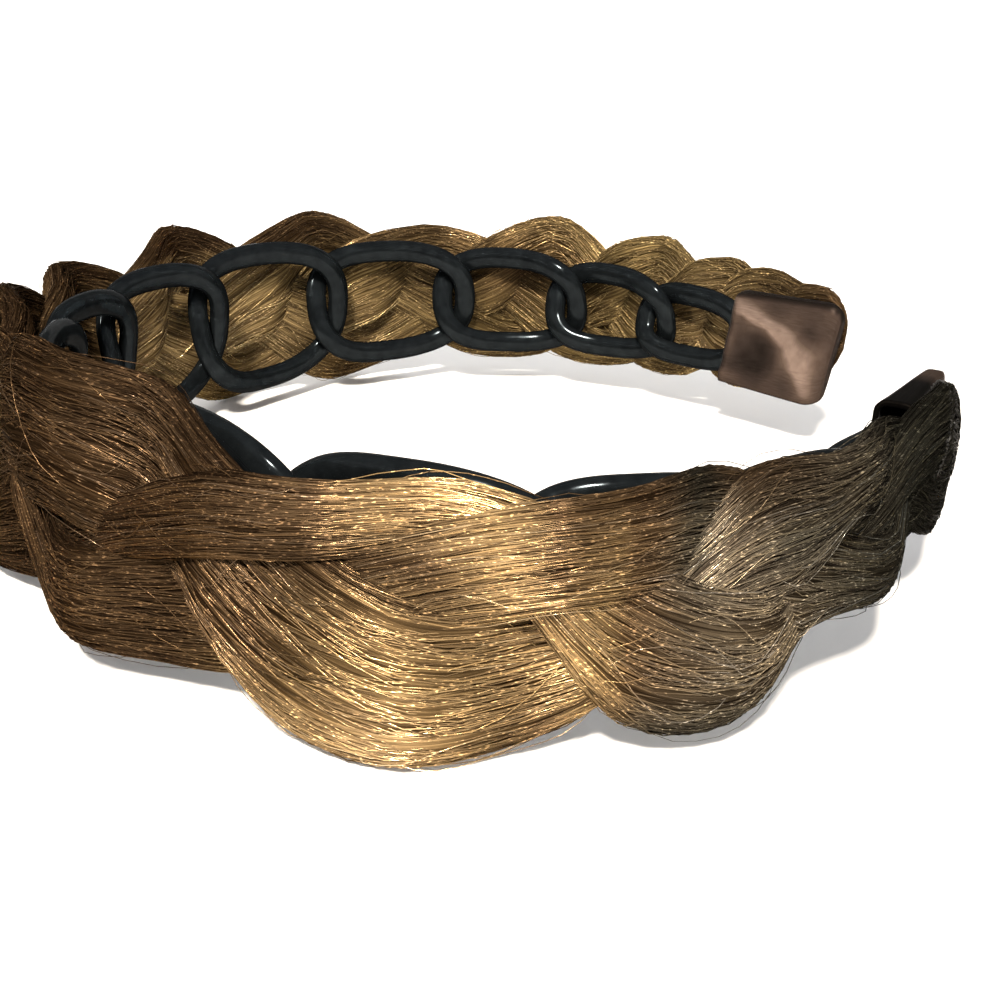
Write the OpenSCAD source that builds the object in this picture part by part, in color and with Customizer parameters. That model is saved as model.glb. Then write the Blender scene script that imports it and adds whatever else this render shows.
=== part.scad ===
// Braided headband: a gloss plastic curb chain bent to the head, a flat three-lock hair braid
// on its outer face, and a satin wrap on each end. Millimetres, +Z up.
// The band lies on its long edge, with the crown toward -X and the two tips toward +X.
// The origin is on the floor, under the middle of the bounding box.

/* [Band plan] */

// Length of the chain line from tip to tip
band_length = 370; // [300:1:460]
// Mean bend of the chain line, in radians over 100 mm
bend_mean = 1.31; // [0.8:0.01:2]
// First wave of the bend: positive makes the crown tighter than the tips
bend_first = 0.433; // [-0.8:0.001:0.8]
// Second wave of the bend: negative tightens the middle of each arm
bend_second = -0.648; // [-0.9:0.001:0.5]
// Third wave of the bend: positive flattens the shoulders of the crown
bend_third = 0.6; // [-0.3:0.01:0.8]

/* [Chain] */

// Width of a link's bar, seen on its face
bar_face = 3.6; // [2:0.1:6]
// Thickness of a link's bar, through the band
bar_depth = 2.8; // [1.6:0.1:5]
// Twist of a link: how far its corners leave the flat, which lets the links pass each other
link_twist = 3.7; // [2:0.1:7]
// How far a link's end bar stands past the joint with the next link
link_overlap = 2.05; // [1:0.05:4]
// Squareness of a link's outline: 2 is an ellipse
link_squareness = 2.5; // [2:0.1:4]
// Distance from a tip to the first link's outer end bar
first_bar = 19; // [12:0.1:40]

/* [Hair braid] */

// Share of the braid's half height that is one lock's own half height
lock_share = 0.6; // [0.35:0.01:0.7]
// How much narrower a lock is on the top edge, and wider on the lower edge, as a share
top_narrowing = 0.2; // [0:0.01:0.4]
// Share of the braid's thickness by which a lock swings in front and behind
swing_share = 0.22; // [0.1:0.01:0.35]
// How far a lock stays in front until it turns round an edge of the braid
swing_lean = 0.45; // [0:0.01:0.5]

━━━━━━

• SHORT TASK
Return nothing but the lines from the first line of the listing through the line with "[Hair braid] */", please, keeping every one of them unchanged.

• SOLVED PROBLEM
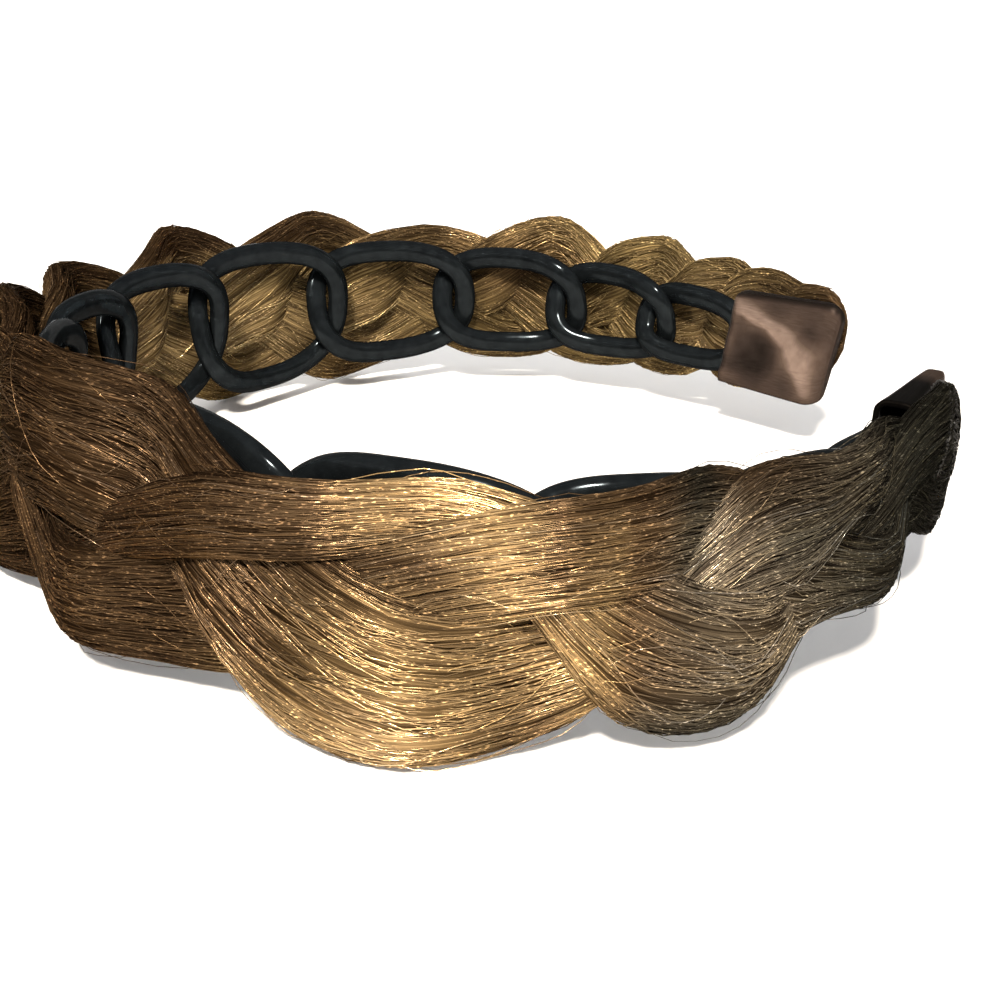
Write the OpenSCAD source that builds the object in this picture part by part, in color and with Customizer parameters. That model is saved as model.glb. Then write the Blender scene script that imports it and adds whatever else this render shows.
=== part.scad ===
// Braided headband: a gloss plastic curb chain bent to the head, a flat three-lock hair braid
// on its outer face, and a satin wrap on each end. Millimetres, +Z up.
// The band lies on its long edge, with the crown toward -X and the two tips toward +X.
// The origin is on the floor, under the middle of the bounding box.

/* [Band plan] */

// Length of the chain line from tip to tip
band_length = 370; // [300:1:460]
// Mean bend of the chain line, in radians over 100 mm
bend_mean = 1.31; // [0.8:0.01:2]
// First wave of the bend: positive makes the crown tighter than the tips
bend_first = 0.433; // [-0.8:0.001:0.8]
// Second wave of the bend: negative tightens the middle of each arm
bend_second = -0.648; // [-0.9:0.001:0.5]
// Third wave of the bend: positive flattens the shoulders of the crown
bend_third = 0.6; // [-0.3:0.01:0.8]

/* [Chain] */

// Width of a link's bar, seen on its face
bar_face = 3.6; // [2:0.1:6]
// Thickness of a link's bar, through the band
bar_depth = 2.8; // [1.6:0.1:5]
// Twist of a link: how far its corners leave the flat, which lets the links pass each other
link_twist = 3.7; // [2:0.1:7]
// How far a link's end bar stands past the joint with the next link
link_overlap = 2.05; // [1:0.05:4]
// Squareness of a link's outline: 2 is an ellipse
link_squareness = 2.5; // [2:0.1:4]
// Distance from a tip to the first link's outer end bar
first_bar = 19; // [12:0.1:40]

/* [Hair braid] */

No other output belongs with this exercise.